One of the most notable features about NFPA’s standards development process is that it is a full, open, consensus-based process.

The NFPA standards development process encourages public participation in the development of its standards. All NFPA standards are revised and updated every three to five years, in revision cycles that begin twice each year. Normally a standard’s cycle takes approximately two years to complete. Each revision cycle proceeds according to a published schedule which includes final dates for each stage in the standards development process. The four fundamental steps in the NFPA standards development process are:

  1. Public Input
  2. Public Comment
  3. NFPA Technical Meeting (Tech Session)
  4. Standards Council Action (Appeals and Issuance of Standard)

The Regulations Governing the Development of NFPA Standards establishes the procedure for the NFPA standards development. Other applicable NFPA rules include the Bylaws, the Technical Meeting Convention Rules, the Guide for the Conduct of Participants in the NFPA Standards Development Process, and the Regulations Governing Petitions to the Board of Directors from Decisions of the Standards Council.  Read the regulations and rules.

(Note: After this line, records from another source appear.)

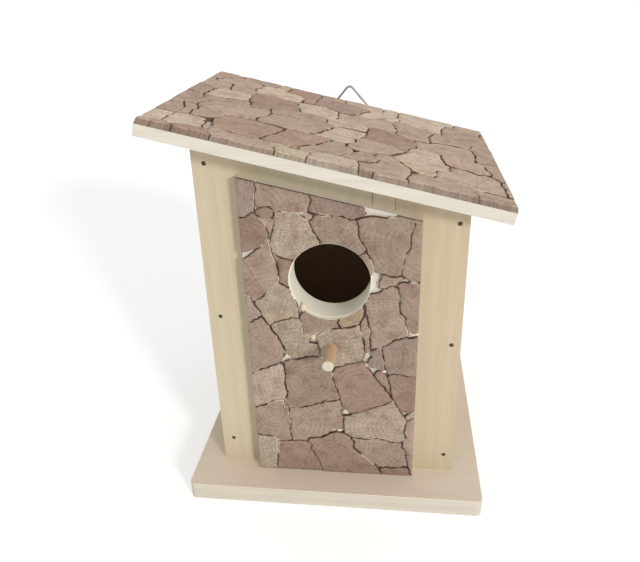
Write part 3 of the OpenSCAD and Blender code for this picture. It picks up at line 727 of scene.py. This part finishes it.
def panel_layer():
    def top_at(x):
        return PANEL_TOP_LEFT - (x + PANEL_HALF_WIDTH) * PANEL_TOP_FALL

    def on_outline(p):
        near_side = abs(p[0]) > PANEL_HALF_WIDTH - OUTLINE_NEAR
        return bool(near_side or p[1] < OUTLINE_NEAR or p[1] > top_at(p[0]) - TOP_LINE_NEAR)

    def clear(p):
        away = p - np.array((HOLE_X, HOLE_Z))
        distance = float(np.hypot(*away))
        if distance < HOLE_RADIUS + HOLE_CLEAR:
            p = np.array((HOLE_X, HOLE_Z)) + away / max(distance, 0.01) * (HOLE_RADIUS + HOLE_CLEAR)
        x = min(PANEL_HALF_WIDTH, max(-PANEL_HALF_WIDTH, p[0]))
        return np.array((x, min(top_at(x), max(0.0, p[1]))))

    def snap(p, moved):
        """A point of the panel's outline keeps to it, and moves only along it."""
        x = p[0] if abs(p[0]) > PANEL_HALF_WIDTH - OUTLINE_NEAR else moved[0]
        if p[1] < OUTLINE_NEAR:
            return np.array((x, p[1]))
        if p[1] > top_at(p[0]) - TOP_LINE_NEAR:
            return np.array((x, top_at(x)))
        return np.array((x, moved[1]))

    def place(x, z, height):
        return (x, PANEL_BACK_Y - height, BASE_TOP + z)

    return {"on_outline": on_outline, "clear": clear, "snap": snap, "place": place,
            "slot": "wood_slices", "shade": 0.83}


def roof_layer():
    def on_outline(p):
        return bool(min(p[0], ROOF_LENGTH - p[0], p[1], ROOF_DEPTH - p[1]) < OUTLINE_NEAR)

    def clear(p):
        return np.array((min(ROOF_LENGTH, max(0.0, p[0])), min(ROOF_DEPTH, max(0.0, p[1]))))

    def snap(p, moved):
        """A point of the roof's outline keeps to it, and moves only along it."""
        u = p[0] if min(p[0], ROOF_LENGTH - p[0]) < OUTLINE_NEAR else moved[0]
        v = p[1] if min(p[1], ROOF_DEPTH - p[1]) < OUTLINE_NEAR else moved[1]
        return np.array((u, v))

    def place(u, v, height):
        slant = FRONT_SLANT * (1 + 0.5 * smooth_noise(u, 0.0, 4.4, 9.0))
        v += slant * max(0.0, 1 - v / FRONT_SLANT_REACH) * height / SLICE_THICKNESS
        height += ROOF_BOARD
        x = ROOF_EDGE_X + u * math.cos(ROOF_PITCH) + height * math.sin(ROOF_PITCH)
        z = ROOF_EDGE_Z - u * math.sin(ROOF_PITCH) + height * math.cos(ROOF_PITCH)
        return (x, ROOF_FRONT_Y + v, z)

    return {"on_outline": on_outline, "clear": clear, "snap": snap, "place": place,
            "slot": "wood_slices", "shade": 1.36}


def glue_beads(name, spots, layer, material):
    """Flat uneven drops that fill gaps between slices."""
    rows, turns = 6, 18
    verts, faces = [], []
    for index, (x, y, width, height) in enumerate(spots):
        base = len(verts)
        for row in range(rows):
            share = 1 - row / (rows - 0.6)
            for turn in range(turns):
                angle = math.tau * turn / turns
                ragged = 1 + 0.35 * smooth_noise(math.cos(angle), math.sin(angle), index * 3.7, 0.8)
                px = x + math.cos(angle) * width / 2 * share * ragged
                py = y + math.sin(angle) * height / 2 * share * ragged
                rise = 0.7 + 0.9 * (1 - share ** 3) if row else 0.0
                verts.append(layer["place"](px, py, rise))
        for row in range(rows - 1):
            for turn in range(turns):
                after = (turn + 1) % turns
                a, b = base + row * turns + turn, base + row * turns + after
                faces.append((a, b, b + turns, a + turns))
        faces.append(tuple(base + (rows - 1) * turns + i for i in range(turns)))
    piece = add_mesh(name, verts, faces)
    piece.data.materials.append(material)
    return piece


# ---------------------------------------------------------------- perch
def build_perch(material):
    """A turned dowel with an eased, slightly uneven end."""
    turns = 40
    profile = [(PERCH_SEAT_Y, 0.0), (PERCH_SEAT_Y, PERCH_RADIUS)]
    steps = 14
    for i in range(1, steps):
        y = PERCH_SEAT_Y + (PERCH_TIP_Y + 0.6 - PERCH_SEAT_Y) * i / steps
        profile.append((y, PERCH_RADIUS))
    profile += [(PERCH_TIP_Y + 0.55, PERCH_RADIUS), (PERCH_TIP_Y + 0.30, PERCH_RADIUS - 0.10)]
    profile += [(PERCH_TIP_Y + 0.12, PERCH_RADIUS - 0.30), (PERCH_TIP_Y + 0.02, PERCH_RADIUS - 0.62)]
    profile += [(PERCH_TIP_Y + 0.01, 1.2), (PERCH_TIP_Y + 0.01, 0.0)]
    verts, faces = [], []
    for row, (y, radius) in enumerate(profile):
        for turn in range(turns):
            angle = math.tau * turn / turns
            uneven = radius - 0.05 * (1 + smooth_noise(math.cos(angle), y / 5, 2.0, 0.7)) if radius else 0.0
            verts.append((HOLE_X + uneven * math.cos(angle), y, PERCH_Z + uneven * math.sin(angle)))
    for row in range(len(profile) - 1):
        for turn in range(turns):
            after = (turn + 1) % turns
            a, b = row * turns + turn, row * turns + after
            faces.append((a, a + turns, b + turns, b))
    piece = add_mesh("perch_dowel", verts, faces)
    piece.data.materials.append(material)
    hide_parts("perch")
    return piece


# ---------------------------------------------------------------- boards and hardware kept from the frame
def finish_node(node, material, ease_mm=0.0):
    """A frame node with its own material and, for boards, eased edges."""
    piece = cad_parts[node]
    piece.data.materials.clear()
    piece.data.materials.append(material)
    if ease_mm:
        bevel = piece.modifiers.new("eased_edges", "BEVEL")
        bevel.width = ease_mm * MM
        bevel.segments = 2
        bevel.limit_method = "ANGLE"
        bevel.angle_limit = math.radians(50)


def dress_boards():
    across = (0, math.radians(90), 0)
    joint = (grey(0.45), grey(0.5))
    strips = [
        (0.0, (1.0, 0.98, 0.94, 1)), (0.27, grey(1.0)), (0.646, joint[0]), (0.650, (0.98, 0.95, 0.91, 1)),
        (0.728, joint[1]), (0.733, (1.0, 0.94, 0.89, 1))]
    front = board_material("pine_front", (194, 186, 166), (184, 169, 143), strips=strips)
    pine = board_material("pine_side", (192, 183, 163), (180, 165, 141))
    paler = (1.38, 1.31, 1.27, 1)
    base = board_material("pine_base", (200, 195, 182), (186, 174, 157), across, top_tint=paler)
    cream = board_material("pale_board", (212, 208, 197), (197, 189, 172), across)
    finish_node("front_board", front, 0.4)
    for node in ("back_board", "left_wall", "right_wall"):
        finish_node(node, pine, 0.4)
    finish_node("base_board", base, 0.7)
    finish_node("roof_board", cream, 0.4)
    finish_node("panel_backing", cream, 0.3)


def dress_hardware():
    wire = steel_material("wire_steel", (176, 176, 172), (132, 131, 128), 0.35)
    nail = steel_material("nail_steel", (104, 96, 88), (66, 52, 42), 0.5)
    for node in sorted(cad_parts):
        if node.startswith("hanger_"):
            finish_node(node, wire)
        if "_nail_" in node:
            finish_node(node, nail)


# ---------------------------------------------------------------- stage: floor, light, camera
def build_floor():
    """A white floor that goes pure white away from the object and keeps its shadow."""
    size = FLOOR_HALF_SIZE * MM
    corners = [(-size, -size), (size, -size), (size, size), (-size, size)]
    mesh = bpy.data.meshes.new("floor")
    mesh.from_pydata([(x, y, FLOOR_DROP * MM) for x, y in corners], [], [(0, 1, 2, 3)])
    floor = bpy.data.objects.new("floor", mesh)
    bpy.context.scene.collection.objects.link(floor)
    n = Nodes("floor_white")
    n.bsdf.inputs["Base Color"].default_value = grey(0.9)
    n.bsdf.inputs["Roughness"].default_value = 1.0
    n.bsdf.inputs["Specular IOR Level"].default_value = 0.0
    n.bsdf.inputs["Emission Color"].default_value = grey(1.0)
    n.bsdf.inputs["Emission Strength"].default_value = FLOOR_GLOW
    mesh.materials.append(n.material)


def build_light():
    scene = bpy.context.scene
    world = bpy.data.worlds.new("studio")
    scene.world = world
    world.use_nodes = True
    tree = world.node_tree
    background = tree.nodes["Background"]
    background.inputs["Color"].default_value = (1.0, 1.0, 1.0, 1.0)
    path = tree.nodes.new("ShaderNodeLightPath")
    strength = tree.nodes.new("ShaderNodeMapRange")
    strength.inputs["To Min"].default_value = AMBIENT
    strength.inputs["To Max"].default_value = 1.0
    seen = tree.nodes.new("ShaderNodeMath")
    seen.operation = "ADD"
    tree.links.new(path.outputs["Is Camera Ray"], seen.inputs[0])
    tree.links.new(path.outputs["Is Glossy Ray"], seen.inputs[1])
    shown = tree.nodes.new("ShaderNodeMath")
    shown.operation = "ADD"
    shown.use_clamp = True
    tree.links.new(seen.outputs[0], shown.inputs[0])
    tree.links.new(path.outputs["Is Transmission Ray"], shown.inputs[1])
    tree.links.new(shown.outputs[0], strength.inputs["Value"])
    tree.links.new(strength.outputs["Result"], background.inputs["Strength"])
    lamp = bpy.data.lights.new("key", "SUN")
    lamp.energy = KEY_STRENGTH
    lamp.angle = math.radians(KEY_ANGLE_DEG)
    lamp.color = KEY_COLOUR
    key = bpy.data.objects.new("key", lamp)
    key.rotation_euler = Vector(KEY_FROM).to_track_quat("Z", "Y").to_euler()
    scene.collection.objects.link(key)


def build_camera():
    data = bpy.data.cameras.new("camera")
    data.lens = CAMERA_LENS
    data.sensor_width = 36.0
    data.clip_start = 0.01
    camera = bpy.data.objects.new("camera", data)
    camera.location = Vector(CAMERA_PLACE) * MM
    camera.rotation_euler = Euler([math.radians(a) for a in CAMERA_TURN_DEG])
    bpy.context.scene.collection.objects.link(camera)
    bpy.context.scene.camera = camera


# ---------------------------------------------------------------- assembly
bpy.context.scene.view_settings.view_transform = "Standard"
wood = slice_material()
glue = glue_material()

panel_map = (read_corners(PANEL_CORNERS), read_slices(PANEL_SLICES))
panel = build_mosaic("panel_mosaic", *panel_map, panel_layer(), wood)
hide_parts("panel_slices")
glue_beads("panel_glue", PANEL_GLUE, panel_layer(), glue)

roof_map = (read_corners(ROOF_CORNERS), read_slices(ROOF_SLICES))
roof = build_mosaic("roof_mosaic", *roof_map, roof_layer(), wood)
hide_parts("roof_slices")
glue_beads("roof_glue", ROOF_GLUE, roof_layer(), glue)

build_perch(perch_material())
dress_boards()
dress_hardware()
build_floor()
build_light()
build_camera()
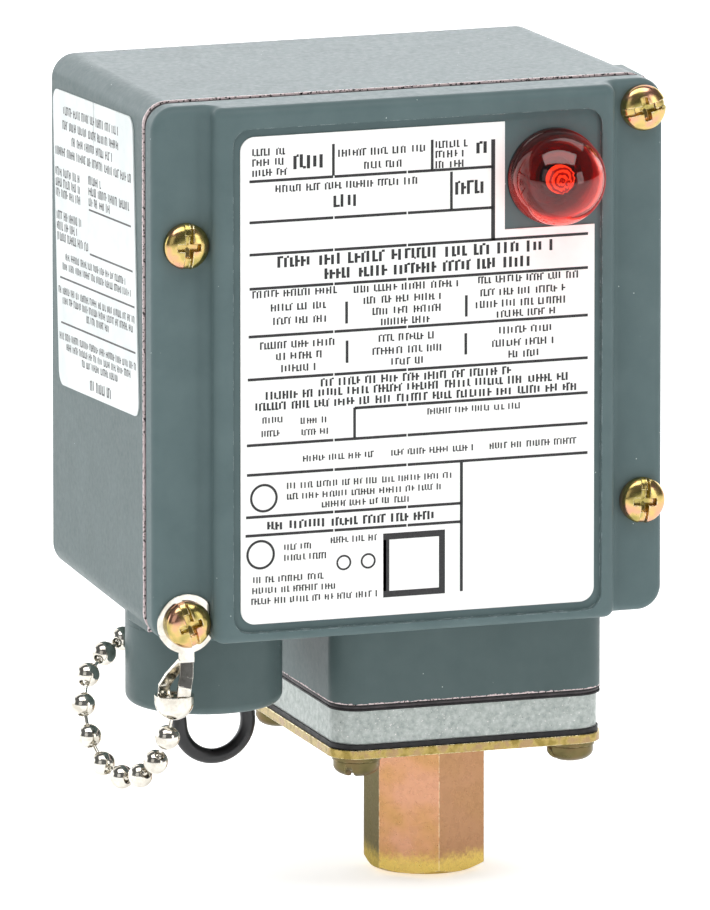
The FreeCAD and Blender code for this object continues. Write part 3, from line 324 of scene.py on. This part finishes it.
def glow_rings(name, x, z):
    """Pale rings of a lamp end, which its red lens turns orange, about an axis along Y."""
    radians_per_mm = 6.0
    look = Look(name)
    far = look.calc("ADD", off_axis(look, x, z), look.noise(1.5, 2))
    wave = look.calc("SINE", look.calc("MULTIPLY", far, radians_per_mm))
    tone = look.ramp(look.calc("ADD", look.calc("MULTIPLY", wave, 0.5), 0.5), (0.15, rgb(130, 60, 30)),
                     (0.85, rgb(255, 226, 150)))
    return look.finish(Base_Color=tone, Roughness=0.3, Emission_Color=tone, Emission_Strength=0.7,
                       Normal=look.bump(wave, 0.05))


GREY_ZINC = (rgb(206, 206, 202), rgb(150, 152, 152))
LOOKS = {
    "box_paint": paint("box_enamel", rgb(84, 99, 99), rgb(91, 106, 106), bare_rim),
    "cover_paint": paint("cover_enamel", rgb(87, 104, 105), rgb(94, 111, 112)),
    "black_rubber": moulded("rubber_sheet", rgb(7, 6, 7), rgb(24, 21, 23), 0.5, 0.7, 0.03),
    "label_film": film("front_film", rgb(250, 250, 248), rgb(240, 240, 236)),
    "yellow_zinc": chromate("yellow_chromate", rgb(166, 152, 88), rgb(206, 178, 112), rgb(214, 160, 132),
                            rgb(250, 242, 220), 4.5, (0.14, 0.24)),
    "olive_zinc": chromate("olive_chromate", rgb(86, 80, 52), rgb(106, 97, 64), rgb(116, 98, 68),
                           rgb(170, 158, 116)),
    "bare_casting": casting("raw_casting"),
    "red_lens": see_through("red_polycarbonate", [0.93, 0.085, 0.055, 1.0], 0.01, lens_crescent),
    "bright_zinc": plated("clear_zinc", *GREY_ZINC, 0.25, 0.42),
    "black_moulding": moulded("black_polyethylene", rgb(12, 12, 13), rgb(34, 34, 36), 0.26, 0.4),
    "lamp_glass": see_through("lamp_bulb", [0.95, 0.9, 0.85, 1.0], 0.02),
    "lead_insulation": moulded("wire_insulation", rgb(20, 20, 22), rgb(46, 46, 48), 0.4, 0.55),
    "nickel": plated("nickel_plate", rgb(226, 222, 212), rgb(196, 190, 178), 0.07, 0.16, (1, 1, 1), 0.2),
    "spring_bronze": plated("bronze_strip", rgb(196, 148, 92), rgb(150, 108, 62), 0.25, 0.4),
    "machined_steel": plated("turned_steel", rgb(178, 180, 182), rgb(132, 134, 136), 0.22, 0.38),
    "brass": plated("machined_brass", rgb(214, 184, 108), rgb(176, 146, 78), 0.2, 0.35),
    "spring_steel": plated("oiled_wire", rgb(104, 104, 106), rgb(64, 62, 62), 0.25, 0.4),
    "phenolic": moulded("phenolic_moulding", rgb(42, 28, 24), rgb(66, 48, 42), 0.35, 0.5),
    "silver_contact": plated("silver_face", rgb(232, 230, 226), rgb(200, 198, 194), 0.15, 0.28),
    "green_zinc": plated("green_dyed_zinc", rgb(96, 150, 104), rgb(60, 108, 70), 0.25, 0.4),
    "ink": ink("label_ink"),
}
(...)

NFPA Technical Committees and Panels serve as the principal consensus bodies responsible for developing and updating all NFPA codes and standards. Committees and Panels are appointed by the Standards Council and typically consist of no more than 30 voting members representing a balance of interests. NFPA membership is not required in order to participate on an NFPA Technical Committee. Appointment to a Technical Committee is based on such factors as technical expertise, professional standing, commitment to public safety, and the ability to bring to the table the point of view of a category of interested people or groups. Each Technical Committee is constituted so as to contain a balance of affected interests, with no more than one-third of the Committee from the same interest category. The Committee must reach a consensus in order to take action on an item.